Records provided =>
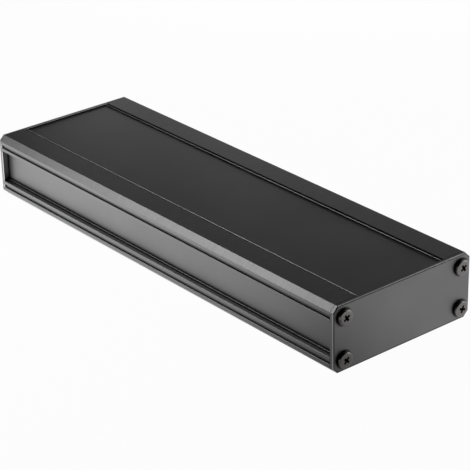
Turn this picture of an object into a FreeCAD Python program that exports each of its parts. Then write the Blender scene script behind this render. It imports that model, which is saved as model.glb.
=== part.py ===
import FreeCAD
import Part
import math
import os

# Extruded aluminium enclosure for a circuit board, in millimetres.
# X runs along the extrusions, Y across them and Z up. The origin is the middle of the underside.
# Two equal side frames hold a top cover and a bottom cover in their slots, and an end plate with
# four screws closes each end.

# Overall
body_length = 230.0
case_width = 76.0
case_height = 30.0
edge_chamfer = 2.5

# End plates
plate_thickness = 2.0
plate_front_radius = 0.6
plate_back_bevel = 0.2
plate_hole_radius = 2.15

# Covers: shallow trays with a round-topped rim and a tongue along each side
cover_thickness = 1.5
rim_width = 0.6
rim_height = 0.5
rim_radius = 0.29
tongue_thickness = 1.0
tongue_clearance = 0.1
tongue_end_clearance = 0.65
joint_gap = 0.8
cover_end_clearance = 0.1

# Lips and slots of the side frames, which hold the tongues
strip_width = 11.1
lip_thickness = 1.05
shelf_thickness = 1.2
shelf_reach = 1.3
hook_thickness = 1.5
hook_to_boss = 0.8

# Outside of a side frame
groove_from_face = 4.1
groove_width = 1.6
groove_depth = 0.75
rib_height = 1.6
recess_shelf = 2.35
recess_step_height = 0.65
recess_step_depth = 0.8
side_wall = 1.5
skin_thickness = 1.8
outer_corner_radius = 0.15
inner_corner_radius = 0.3

# Screw channels
screw_from_side = 5.5
screw_from_face = 5.5
channel_radius = 1.8
channel_wall = 1.4

# Card guides on the inside of the side walls, between the two screw channels
guide_slots = 3
guide_slot_height = 1.9
guide_depth = 2.0
guide_to_boss = 1.25

# Pan head screws with a cross recess
head_radius = 3.9
head_height = 2.6
head_rim = 0.35
head_bulge = 0.45
crown_radius = 2.5
crown_drop = 0.3
shank_gap = 0.05
shank_length = 10.0
shank_bevel = 0.5
cross_span = 4.3
cross_arm_width = 1.0
cross_bottom_span = 2.2
cross_bottom_width = 0.6
cross_depth = 1.7
cross_overshoot = 0.05

# How far each screw happened to stop turning, in degrees, by its place on the plate
screw_turns = {
    "right_top": 45.0,
    "right_bottom": 62.0,
    "left_top": 48.0,
    "left_bottom": 70.0,
}

# Worked out from the sizes above
half_width = case_width / 2
half_height = case_height / 2
half_length = body_length / 2
lip_tip = half_width - edge_chamfer - strip_width
lip_underside = half_height - lip_thickness
shelf_top = lip_underside - tongue_thickness - tongue_clearance
shelf_underside = shelf_top - shelf_thickness
shelf_tip = lip_tip - shelf_reach
skin_underside = half_height - skin_thickness
screw_y = half_width - screw_from_side
screw_z = half_height - screw_from_face
boss_radius = channel_radius + channel_wall
boss_side = screw_y - boss_radius
boss_bottom = screw_z - boss_radius
hook_outside = boss_side - hook_to_boss
slot_floor = hook_outside - hook_thickness
rim_outside = lip_tip - joint_gap
tongue_tip = slot_floor - tongue_end_clearance
guide_room = 2 * (boss_bottom - guide_to_boss)
guide_pitch = (guide_room + guide_slot_height) / (guide_slots + 1)
recess_floor = half_width - recess_shelf - recess_step_depth
wall_inside = recess_floor - side_wall


def side_share(length, other_radius):
    """How much of a side one corner may use: under half where the other corner is rounded too."""
    share = 0.49 if other_radius > 0 else 0.98
    return share * length


def corner_arc(before, corner, after, radius, room):
    """Arc that rounds one corner of an outline, no larger than the room along its two sides."""
    to_before = before - corner
    to_after = after - corner
    turn = to_before.getAngle(to_after)
    setback = min(radius / math.tan(turn / 2), room)
    fitted = setback * math.tan(turn / 2)
    to_before.normalize()
    to_after.normalize()
    bisector = (to_before + to_after).normalize()
    start = corner + to_before * setback
    middle = corner + bisector * (fitted / math.sin(turn / 2) - fitted)
    end = corner + to_after * setback
    return Part.Arc(start, middle, end).toShape()


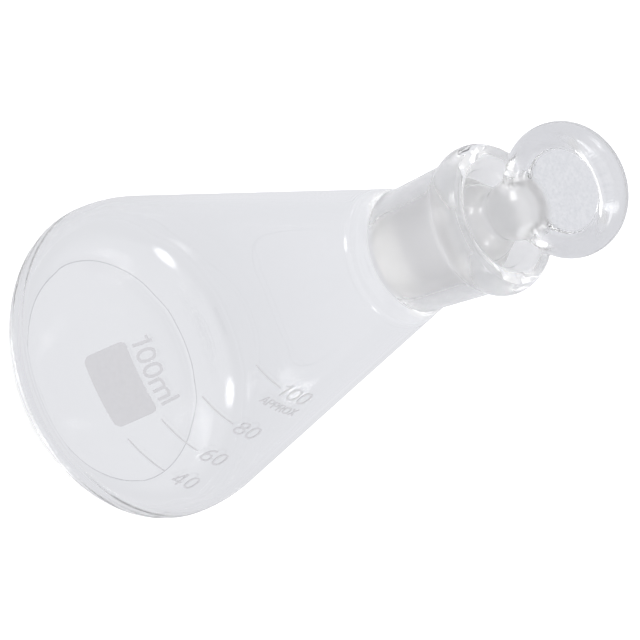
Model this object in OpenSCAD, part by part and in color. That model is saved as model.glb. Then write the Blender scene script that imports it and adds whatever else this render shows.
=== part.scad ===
// Stoppered conical flask, 100 ml. Millimetres, +Z up.
// The origin is the centre of the base, on the plane the flask stands on.
// Azimuths turn anticlockwise seen from above, and azimuth 0 faces -Y.

/* [Flask body] */
// Largest radius of the body
body_r = 32; // [30:0.5:34]
// Height of the widest place above the base
heel_h = 9.4; // [8:0.1:11]
// How far the heel's lower curve reaches in from the side
heel_reach = 11.2; // [10:0.1:12]
// Radius of the curve between the widest place and the cone
side_r = 28.8; // [24:0.2:32]
// Lean of the conical wall from the vertical
cone_lean = 16.2; // [15.5:0.1:17]
// Thickness of the conical wall
wall = 1.4; // [1:0.1:2]
// Thickness of the base
base_wall = 1.8; // [1.4:0.1:2.4]
// Outer radius of the flat ring that the flask stands on
foot_r = 22.6; // [22:0.1:23]
// Width of the flat ring
foot_w = 1; // [0.8:0.1:1.5]
// Rise of the base's centre above the ring
push_up = 1.5; // [1:0.1:2]

/* [Socket] */
// Height of the seal between the blown body and the socket
seal_z = 78.5; // [77.5:0.1:79]
// Inner radius at the seal
seal_r = 10.6; // [10.4:0.1:11]
// Outer radius of the neck just above the shoulder
neck_r = 11.8; // [11.7:0.1:12]
// Gain in neck radius for each millimetre of height
neck_flare = 0.0665; // [0.05:0.001:0.07]
// Radius of the ground bore at its large end
joint_r = 9.4; // [9.3:0.05:9.5]
// Loss in bore radius for each millimetre of depth, 0.05 for a 1 in 10 taper
taper = 0.05; // [0.049:0.001:0.051]
// Height of the ground bore's large end
joint_top = 102.3; // [102:0.1:102.6]
// Height of the ground bore's small end
joint_bottom = 79.7; // [79.5:0.1:80.2]
// Radius of the rim's outer roll
rim_roll = 4.64; // [4.5:0.02:4.8]
// Distance of the roll's centre from the axis
rim_centre_r = 9.62; // [9.5:0.02:9.7]
// Height of the roll's centre
rim_centre_z = 101.56; // [101.4:0.02:101.7]
// Lean of the rim's outer face where the roll ends
rim_lean = 31; // [28:1:34]
// Height of the rim's outer edge
edge_z = 104.8; // [104.6:0.05:104.9]
// Radius of the mouth's inner curve
lip_roll = 2.9; // [2.7:0.05:3]

/* [Stopper] */
// Gap between the ground cone and its bore, square to the axis
fit_gap = 0.04; // [0.02:0.01:0.08]
// Height of the stopper's lower end
plug_bottom = 80.4; // [80.2:0.1:82]
// Height of the top of the ground cone
plug_top = 97.6; // [96:0.1:98]
// Radius of the stem's bulb
bulb_r = 5.75; // [5.5:0.05:6]
// Height of the bulb's centre
bulb_z = 108; // [107.6:0.1:108.4]
// Outer radius of the head
head_r = 12.5; // [12:0.1:13]
// Height of the head's centre
head_z = 119.7; // [119:0.1:120]
// Thickness of the head's rim across its faces
head_t = 7; // [6:0.2:8]
// Width of the head's rim along its radius
head_rim = 4.6; // [4:0.1:5]
// Thickness of the web inside the rim
web_t = 2.2; // [1.6:0.1:3]

/* [Enamel marks] */
// Thickness of the fired enamel
enamel_t = 0.08; // [0.06:0.01:0.12]
// Width of the writing patch
patch_w = 14.8; // [13:0.2:16]
// Height of the writing patch
patch_h = 9.5; // [8:0.1:10]
// Width of a graduation line
line_w = 0.3; // [0.2:0.05:0.4]

/* [Hidden] */
$fn = 96;
cone_z = heel_h + side_r * sin(cone_lean);
cone_r = body_r - side_r * (1 - cos(cone_lean));
glass = [0.78, 0.86, 0.88, 0.45];
enamel = [0.97, 0.97, 0.95];
// Height and azimuths of the two ends of each graduation line
LINES = [[22.5, 26.3, 46.5], [30.5, 26, 47.7], [40, 26, 46.6], [52.55, 25.4, 44.9]];

// Radius of the outside of the conical wall at height z
function wall_r(z) = cone_r - (z - cone_z) * tan(cone_lean);
// Radius of the outside of the neck at height z
function outer_neck_r(z) = neck_r + neck_flare * (z - shoulder_z);
shoulder_z = cone_z + (cone_r - neck_r) / tan(cone_lean);
// Radius of the ground bore at height z
function bore_r(z) = joint_r - taper * (joint_top - z);
// Points of an arc with half-axes a and b, centred at c, from angle t0 to t1
function arc(c, a, b, t0, t1, n) =
    [for (i = [0:n]) let (t = t0 + (t1 - t0) * i / n) [c.x + a * cos(t), c.y + b * sin(t)]];
// Section of a skin of thickness t on the conical wall between two heights
function skin_section(z0, z1, t) =
    [[wall_r(z0), z0], [wall_r(z0) + t, z0], [wall_r(z1) + t, z1], [wall_r(z1), z1]];
// Outline of an oval of width w and height h, a little squarer than an ellipse
function oval(w, h, n = 40) =
    [for (i = [0:n - 1]) let (t = 360 * i / n, k = 0.87)
        [w / 2 * sign(cos(t)) * pow(abs(cos(t)), k), h / 2 * sign(sin(t)) * pow(abs(sin(t)), k)]];

// The blown body, up to the seal
module conical_body() {
    heel_in = 1.5;
    outside = concat(
        [[foot_r - foot_w, 0], [foot_r, 0]],
        arc([body_r - heel_reach, heel_h], heel_reach, heel_h, -78, 0, 16),
        arc([body_r - side_r, heel_h], side_r, side_r, 2, cone_lean, 6),
        [[wall_r(seal_z), seal_z]]);
    inside = concat(
        [[seal_r, seal_z], [wall_r(75) - wall / cos(cone_lean), 75]],
        arc([body_r - side_r, heel_h], side_r - wall, side_r - wall, cone_lean, 2, 6),
        arc([body_r - heel_reach, heel_h], heel_reach - heel_in, heel_h - base_wall, 0, -75, 14),
        [for (r = [20:-2:0]) [r, base_wall + push_up * (1 - pow(r / foot_r, 2))]]);
    underside = [for (r = [0:2:20]) [r, push_up * (1 - pow(r / foot_r, 2))]];
    color(glass) rotate_extrude() polygon(concat(outside, inside, underside));
}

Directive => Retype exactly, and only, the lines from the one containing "Model this object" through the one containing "push_up = 1.5; // [1:0.1:2]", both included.

Problem solution =>
Model this object in OpenSCAD, part by part and in color. That model is saved as model.glb. Then write the Blender scene script that imports it and adds whatever else this render shows.
=== part.scad ===
// Stoppered conical flask, 100 ml. Millimetres, +Z up.
// The origin is the centre of the base, on the plane the flask stands on.
// Azimuths turn anticlockwise seen from above, and azimuth 0 faces -Y.

/* [Flask body] */
// Largest radius of the body
body_r = 32; // [30:0.5:34]
// Height of the widest place above the base
heel_h = 9.4; // [8:0.1:11]
// How far the heel's lower curve reaches in from the side
heel_reach = 11.2; // [10:0.1:12]
// Radius of the curve between the widest place and the cone
side_r = 28.8; // [24:0.2:32]
// Lean of the conical wall from the vertical
cone_lean = 16.2; // [15.5:0.1:17]
// Thickness of the conical wall
wall = 1.4; // [1:0.1:2]
// Thickness of the base
base_wall = 1.8; // [1.4:0.1:2.4]
// Outer radius of the flat ring that the flask stands on
foot_r = 22.6; // [22:0.1:23]
// Width of the flat ring
foot_w = 1; // [0.8:0.1:1.5]
// Rise of the base's centre above the ring
push_up = 1.5; // [1:0.1:2]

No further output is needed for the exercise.